_Directive_.
From the entries below, pull out each line where "Identity" appears.

(Scripts that build objects)

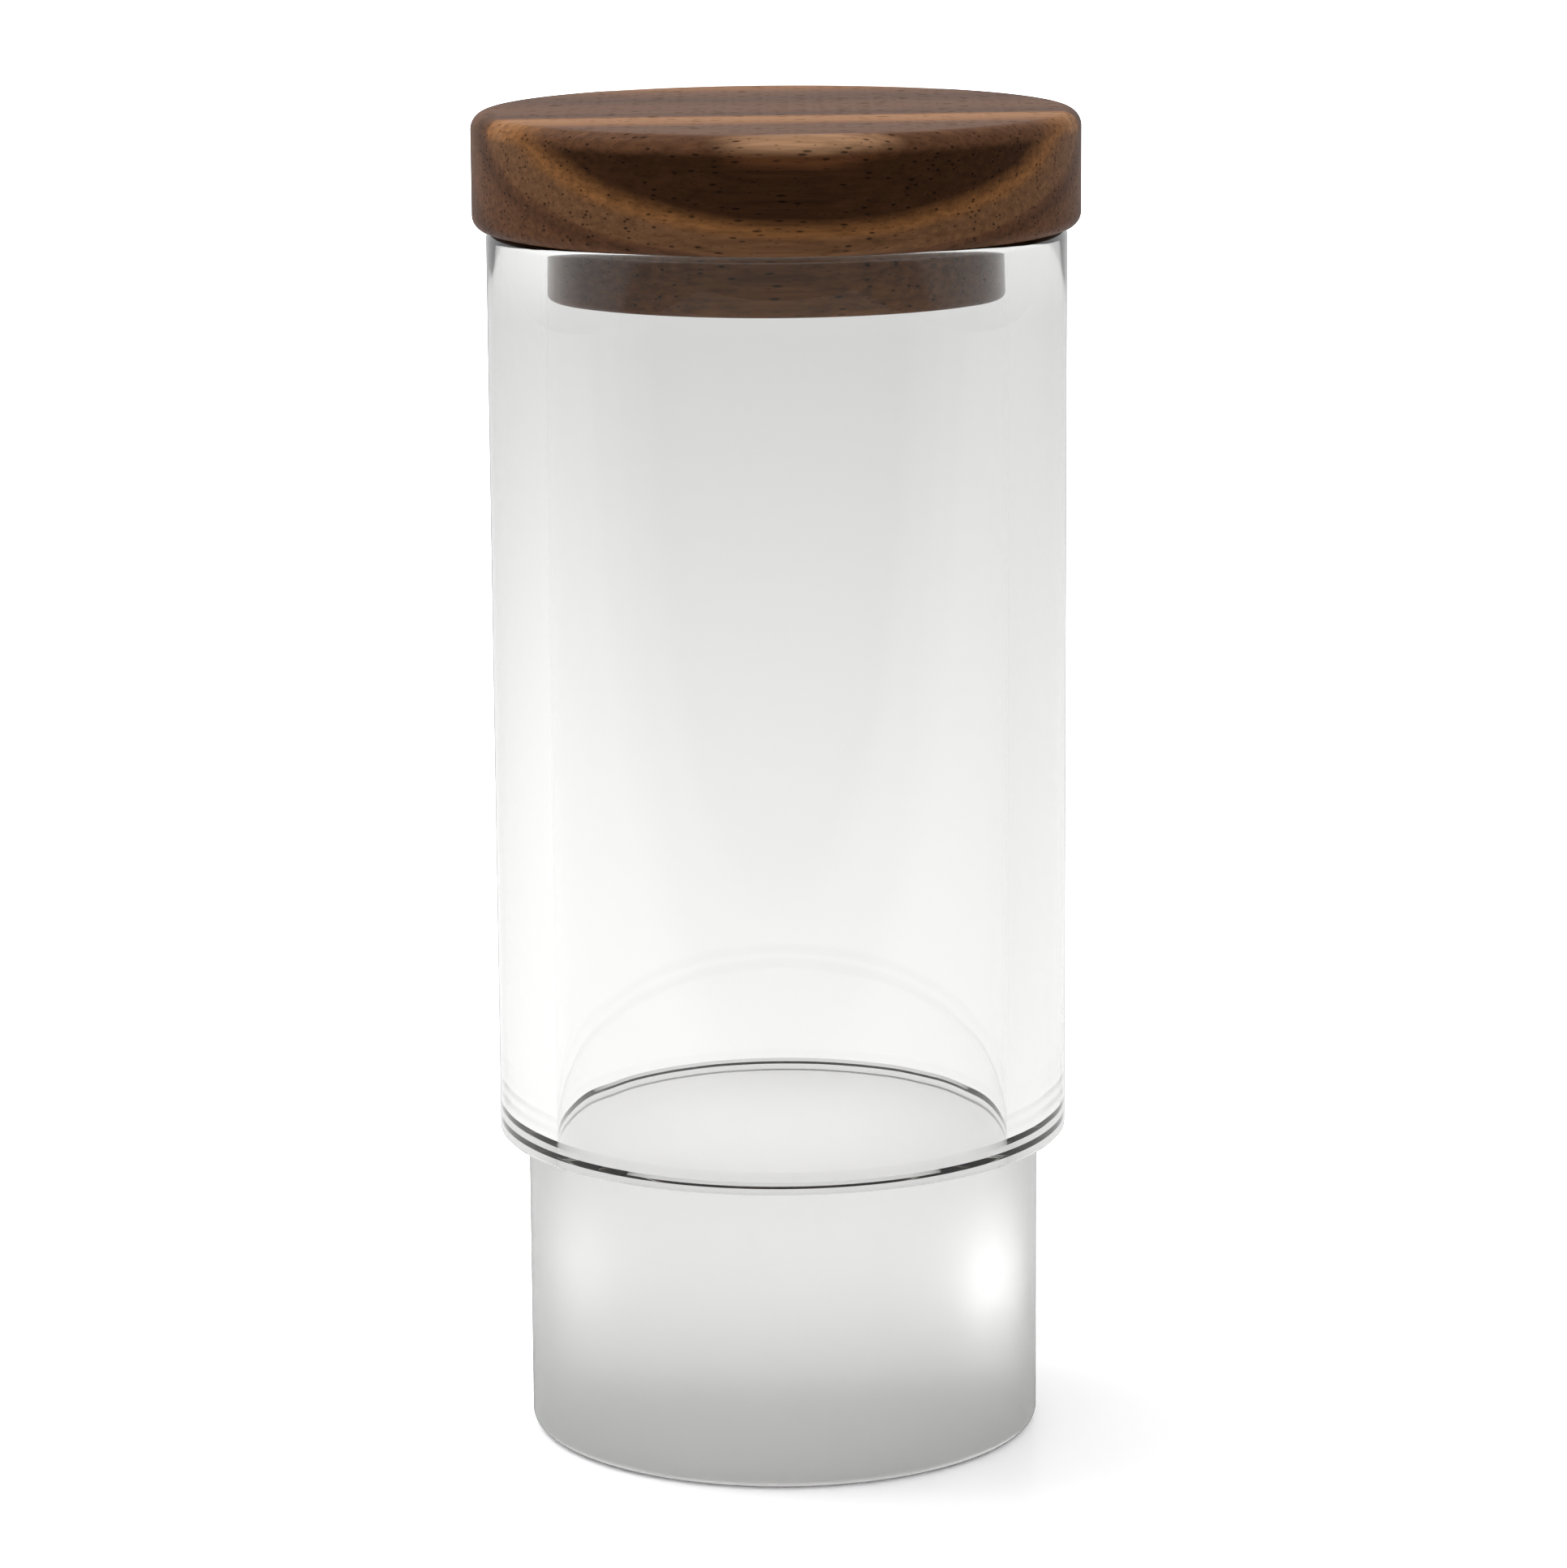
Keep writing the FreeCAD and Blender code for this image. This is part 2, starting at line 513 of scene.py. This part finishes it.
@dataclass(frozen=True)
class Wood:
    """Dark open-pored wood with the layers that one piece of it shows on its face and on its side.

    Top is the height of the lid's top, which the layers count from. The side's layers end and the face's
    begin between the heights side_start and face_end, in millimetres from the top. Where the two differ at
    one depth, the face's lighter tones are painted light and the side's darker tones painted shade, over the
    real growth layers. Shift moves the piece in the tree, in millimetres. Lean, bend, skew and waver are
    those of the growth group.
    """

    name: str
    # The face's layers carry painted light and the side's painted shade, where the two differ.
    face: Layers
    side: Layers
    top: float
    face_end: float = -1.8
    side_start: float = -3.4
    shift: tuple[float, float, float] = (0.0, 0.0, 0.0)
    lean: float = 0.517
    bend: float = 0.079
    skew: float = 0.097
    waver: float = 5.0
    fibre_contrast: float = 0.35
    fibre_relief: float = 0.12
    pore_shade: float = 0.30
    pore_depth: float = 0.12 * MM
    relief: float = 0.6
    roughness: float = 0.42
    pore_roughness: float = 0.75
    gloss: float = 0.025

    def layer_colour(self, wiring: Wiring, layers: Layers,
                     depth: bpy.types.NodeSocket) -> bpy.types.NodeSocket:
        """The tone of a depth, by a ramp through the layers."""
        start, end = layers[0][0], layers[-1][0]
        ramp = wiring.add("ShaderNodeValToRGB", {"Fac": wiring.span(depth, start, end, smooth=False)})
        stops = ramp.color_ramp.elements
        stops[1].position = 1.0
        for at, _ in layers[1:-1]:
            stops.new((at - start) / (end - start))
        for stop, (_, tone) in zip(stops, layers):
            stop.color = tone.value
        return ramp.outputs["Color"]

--

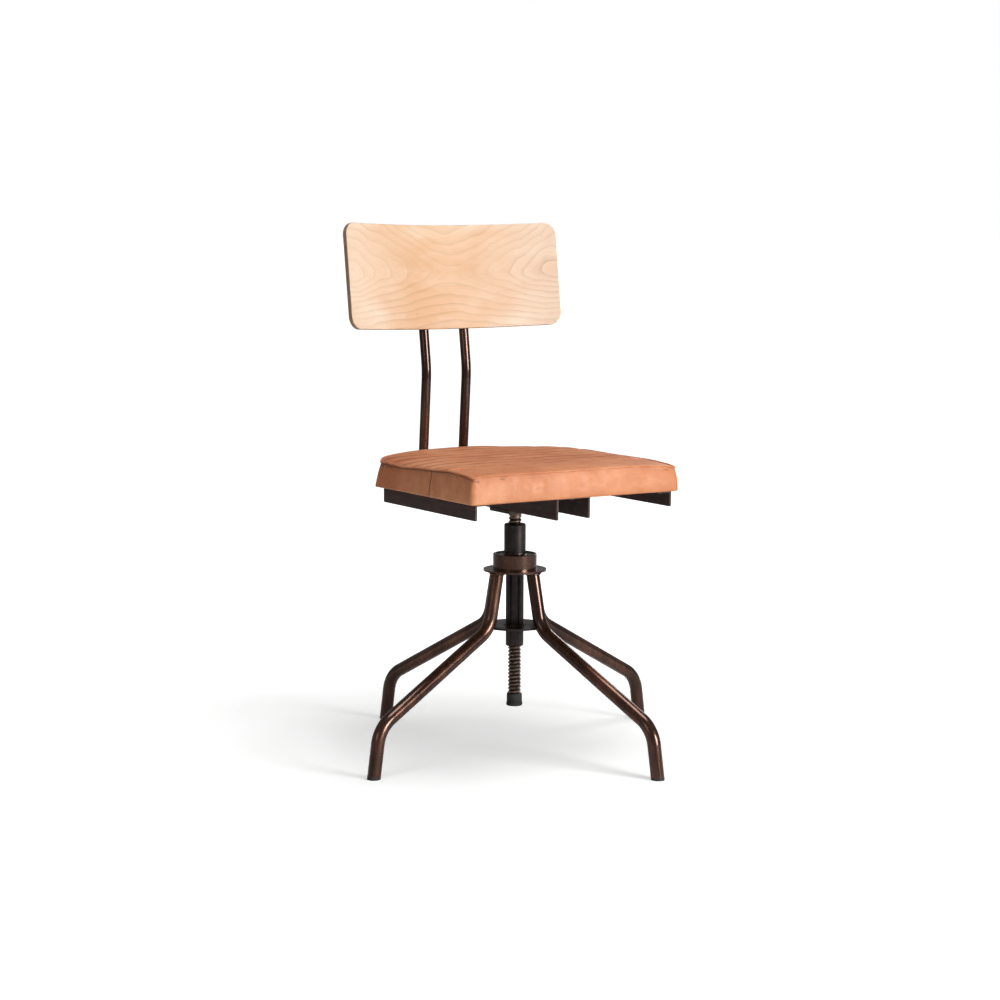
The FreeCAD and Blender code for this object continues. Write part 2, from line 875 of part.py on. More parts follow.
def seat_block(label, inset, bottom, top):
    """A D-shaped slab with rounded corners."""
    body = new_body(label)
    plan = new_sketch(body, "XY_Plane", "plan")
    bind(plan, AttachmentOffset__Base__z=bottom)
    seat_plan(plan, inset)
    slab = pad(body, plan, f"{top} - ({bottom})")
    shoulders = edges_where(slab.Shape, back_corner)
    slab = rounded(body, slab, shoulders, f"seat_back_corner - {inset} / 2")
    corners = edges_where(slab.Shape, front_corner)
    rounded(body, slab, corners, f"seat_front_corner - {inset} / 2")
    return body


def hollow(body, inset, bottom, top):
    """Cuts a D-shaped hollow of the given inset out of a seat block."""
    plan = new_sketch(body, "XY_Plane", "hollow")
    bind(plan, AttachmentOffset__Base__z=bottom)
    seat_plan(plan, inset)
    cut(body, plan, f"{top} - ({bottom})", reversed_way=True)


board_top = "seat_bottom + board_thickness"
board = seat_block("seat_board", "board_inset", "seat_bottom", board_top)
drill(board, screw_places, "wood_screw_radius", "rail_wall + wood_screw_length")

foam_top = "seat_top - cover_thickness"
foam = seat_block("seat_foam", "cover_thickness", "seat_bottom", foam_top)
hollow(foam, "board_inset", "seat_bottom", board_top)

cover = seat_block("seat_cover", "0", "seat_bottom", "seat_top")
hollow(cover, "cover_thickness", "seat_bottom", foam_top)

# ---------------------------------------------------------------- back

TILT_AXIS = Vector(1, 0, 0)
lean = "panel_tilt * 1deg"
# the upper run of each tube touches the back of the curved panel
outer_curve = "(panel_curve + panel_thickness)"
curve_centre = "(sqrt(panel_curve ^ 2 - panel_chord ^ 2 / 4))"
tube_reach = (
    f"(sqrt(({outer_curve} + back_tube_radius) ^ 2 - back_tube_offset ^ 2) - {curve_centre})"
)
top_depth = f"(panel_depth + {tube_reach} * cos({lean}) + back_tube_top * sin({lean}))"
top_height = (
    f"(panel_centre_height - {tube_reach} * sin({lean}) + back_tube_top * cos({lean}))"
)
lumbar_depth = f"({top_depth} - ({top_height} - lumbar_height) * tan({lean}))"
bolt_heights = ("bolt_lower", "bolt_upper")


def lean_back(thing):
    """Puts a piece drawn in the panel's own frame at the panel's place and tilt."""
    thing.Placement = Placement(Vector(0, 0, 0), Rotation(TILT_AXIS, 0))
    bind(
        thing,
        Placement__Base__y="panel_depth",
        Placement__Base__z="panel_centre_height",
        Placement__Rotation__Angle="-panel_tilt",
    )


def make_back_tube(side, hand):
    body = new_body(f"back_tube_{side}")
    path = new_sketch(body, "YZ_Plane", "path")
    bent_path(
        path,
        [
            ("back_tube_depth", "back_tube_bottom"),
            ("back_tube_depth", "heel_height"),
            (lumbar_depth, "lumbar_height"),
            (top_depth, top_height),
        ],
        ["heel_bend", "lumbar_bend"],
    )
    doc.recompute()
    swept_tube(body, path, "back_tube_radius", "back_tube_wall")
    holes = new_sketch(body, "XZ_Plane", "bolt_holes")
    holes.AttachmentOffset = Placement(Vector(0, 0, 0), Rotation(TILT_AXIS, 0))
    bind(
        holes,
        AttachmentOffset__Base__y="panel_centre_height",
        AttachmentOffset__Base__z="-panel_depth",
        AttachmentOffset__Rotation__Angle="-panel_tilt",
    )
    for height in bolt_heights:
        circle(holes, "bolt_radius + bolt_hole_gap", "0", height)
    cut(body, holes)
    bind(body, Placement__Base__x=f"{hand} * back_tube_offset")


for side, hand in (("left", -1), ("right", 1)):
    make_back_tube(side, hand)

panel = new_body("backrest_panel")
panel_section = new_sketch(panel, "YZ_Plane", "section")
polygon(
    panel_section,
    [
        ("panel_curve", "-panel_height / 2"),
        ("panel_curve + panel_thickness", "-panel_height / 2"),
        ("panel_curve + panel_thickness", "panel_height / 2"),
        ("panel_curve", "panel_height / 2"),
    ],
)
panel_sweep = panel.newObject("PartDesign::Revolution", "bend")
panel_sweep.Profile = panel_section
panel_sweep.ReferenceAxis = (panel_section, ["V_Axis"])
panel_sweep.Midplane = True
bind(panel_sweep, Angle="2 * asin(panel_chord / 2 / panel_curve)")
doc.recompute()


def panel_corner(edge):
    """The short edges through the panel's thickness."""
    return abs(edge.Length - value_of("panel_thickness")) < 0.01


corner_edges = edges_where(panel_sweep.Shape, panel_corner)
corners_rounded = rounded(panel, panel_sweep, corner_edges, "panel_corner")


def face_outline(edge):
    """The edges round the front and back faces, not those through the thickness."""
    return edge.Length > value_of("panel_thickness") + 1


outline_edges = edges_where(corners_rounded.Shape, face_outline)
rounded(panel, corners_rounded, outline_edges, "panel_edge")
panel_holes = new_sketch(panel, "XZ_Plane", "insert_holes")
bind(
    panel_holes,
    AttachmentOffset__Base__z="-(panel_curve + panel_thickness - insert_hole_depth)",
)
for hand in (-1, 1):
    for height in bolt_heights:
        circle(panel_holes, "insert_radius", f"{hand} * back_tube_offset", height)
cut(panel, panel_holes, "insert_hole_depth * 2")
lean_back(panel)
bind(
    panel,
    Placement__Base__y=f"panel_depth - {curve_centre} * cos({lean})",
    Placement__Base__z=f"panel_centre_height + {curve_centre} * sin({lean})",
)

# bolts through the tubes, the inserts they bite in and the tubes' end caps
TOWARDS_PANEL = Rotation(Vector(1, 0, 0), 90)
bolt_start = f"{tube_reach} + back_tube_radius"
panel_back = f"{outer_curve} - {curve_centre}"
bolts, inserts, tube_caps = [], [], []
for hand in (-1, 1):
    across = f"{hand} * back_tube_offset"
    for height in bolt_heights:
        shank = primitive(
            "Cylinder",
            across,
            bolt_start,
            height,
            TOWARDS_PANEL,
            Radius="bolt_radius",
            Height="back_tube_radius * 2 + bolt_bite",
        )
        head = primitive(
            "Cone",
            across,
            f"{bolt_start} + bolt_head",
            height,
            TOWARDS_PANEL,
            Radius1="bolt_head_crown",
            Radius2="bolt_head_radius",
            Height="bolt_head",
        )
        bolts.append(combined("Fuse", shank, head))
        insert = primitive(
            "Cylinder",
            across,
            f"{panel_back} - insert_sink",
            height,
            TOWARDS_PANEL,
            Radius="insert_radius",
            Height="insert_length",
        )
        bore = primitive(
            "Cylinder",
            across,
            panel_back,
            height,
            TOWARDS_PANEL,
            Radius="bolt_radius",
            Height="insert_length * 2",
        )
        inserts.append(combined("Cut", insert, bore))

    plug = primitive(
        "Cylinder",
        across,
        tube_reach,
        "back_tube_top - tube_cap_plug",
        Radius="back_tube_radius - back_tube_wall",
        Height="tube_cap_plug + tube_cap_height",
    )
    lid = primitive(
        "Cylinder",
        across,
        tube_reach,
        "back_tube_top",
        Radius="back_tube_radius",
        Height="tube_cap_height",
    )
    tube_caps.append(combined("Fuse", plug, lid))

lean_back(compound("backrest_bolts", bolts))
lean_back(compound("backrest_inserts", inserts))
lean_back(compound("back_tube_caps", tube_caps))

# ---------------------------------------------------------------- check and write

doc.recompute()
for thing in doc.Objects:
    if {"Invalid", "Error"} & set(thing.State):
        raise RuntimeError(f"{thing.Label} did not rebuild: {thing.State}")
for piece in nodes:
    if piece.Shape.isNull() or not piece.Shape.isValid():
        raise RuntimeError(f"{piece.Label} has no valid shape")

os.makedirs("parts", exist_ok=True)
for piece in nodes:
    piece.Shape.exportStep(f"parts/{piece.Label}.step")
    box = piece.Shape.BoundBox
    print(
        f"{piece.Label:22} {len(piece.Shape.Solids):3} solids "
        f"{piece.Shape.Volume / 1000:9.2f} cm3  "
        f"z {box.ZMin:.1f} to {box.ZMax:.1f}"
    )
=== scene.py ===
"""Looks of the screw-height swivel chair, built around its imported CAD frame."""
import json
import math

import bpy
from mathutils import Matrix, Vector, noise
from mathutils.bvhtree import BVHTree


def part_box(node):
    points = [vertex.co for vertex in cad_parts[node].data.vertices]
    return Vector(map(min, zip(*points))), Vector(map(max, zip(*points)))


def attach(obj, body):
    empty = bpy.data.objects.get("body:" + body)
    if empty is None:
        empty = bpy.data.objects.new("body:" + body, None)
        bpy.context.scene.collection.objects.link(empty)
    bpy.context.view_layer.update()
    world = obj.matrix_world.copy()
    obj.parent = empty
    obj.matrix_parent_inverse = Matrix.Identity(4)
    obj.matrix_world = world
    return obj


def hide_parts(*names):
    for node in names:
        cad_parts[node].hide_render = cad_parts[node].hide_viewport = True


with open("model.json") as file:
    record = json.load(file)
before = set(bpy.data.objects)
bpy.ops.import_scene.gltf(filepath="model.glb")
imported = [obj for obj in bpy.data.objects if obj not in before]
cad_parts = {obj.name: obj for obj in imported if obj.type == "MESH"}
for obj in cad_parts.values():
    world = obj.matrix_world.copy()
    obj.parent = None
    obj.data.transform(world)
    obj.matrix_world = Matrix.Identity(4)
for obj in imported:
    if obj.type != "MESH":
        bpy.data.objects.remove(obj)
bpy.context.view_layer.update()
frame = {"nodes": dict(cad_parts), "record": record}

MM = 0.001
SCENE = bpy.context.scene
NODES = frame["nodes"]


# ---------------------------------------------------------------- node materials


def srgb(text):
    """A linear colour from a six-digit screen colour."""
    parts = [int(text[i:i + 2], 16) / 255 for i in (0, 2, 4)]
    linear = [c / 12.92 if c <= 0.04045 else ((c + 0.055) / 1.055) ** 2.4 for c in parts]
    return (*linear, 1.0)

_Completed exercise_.
    obj.matrix_parent_inverse = Matrix.Identity(4)
    obj.matrix_world = Matrix.Identity(4)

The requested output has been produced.